Artan popülaritesi nedeniyle Han, askeri kurumları mümkün olan en kısa sürede yeni seçimler yapmaya çağırdı. Askeri teşkilata daha fazla baskı yapmak için kısa süre önce Mardan, Attok, Faysalabad'dan başlayarak küçük şehirlerde ve iki gün önce Gujranwala şehrinde bir dizi miting başlattı. Büyük şehirlerde devam eden mitingler dizisi, askeri teşkilata önümüzdeki aylarda ülkede yapılacak yeni seçimlere yeşil ışık vermesi için baskı yaptı. Bu haber çeşitli televizyon programlarında çeşitli muhalefet liderleri tarafından doğrulandı.

Teyit edilen kaynaklara göre bu ay siyasi yelpazede kritik çünkü Han'a göre mayıs ayının son haftasında İmran Han, İslamabad'a doğru yürümeyi planlıyor.

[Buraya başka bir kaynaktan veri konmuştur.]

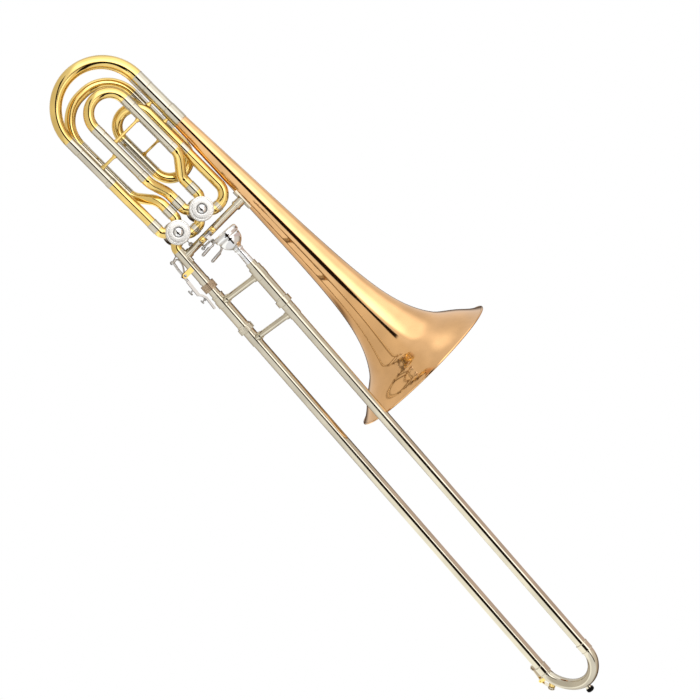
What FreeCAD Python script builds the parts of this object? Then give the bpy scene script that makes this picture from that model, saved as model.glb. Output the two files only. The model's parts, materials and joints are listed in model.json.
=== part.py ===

Nitekim Faysalabad ve Gujranwala konuşmasında Han, destekçilerine İslamabad'a yönelik protesto çağrısına hazır olmalarını söyledi. Bu ayın son haftası Pakistan'ın siyasi geleceği için kritik olacak ve şimdilik devam eden gösterilerin fırtına öncesi sakinliği olduğu anlaşılıyor.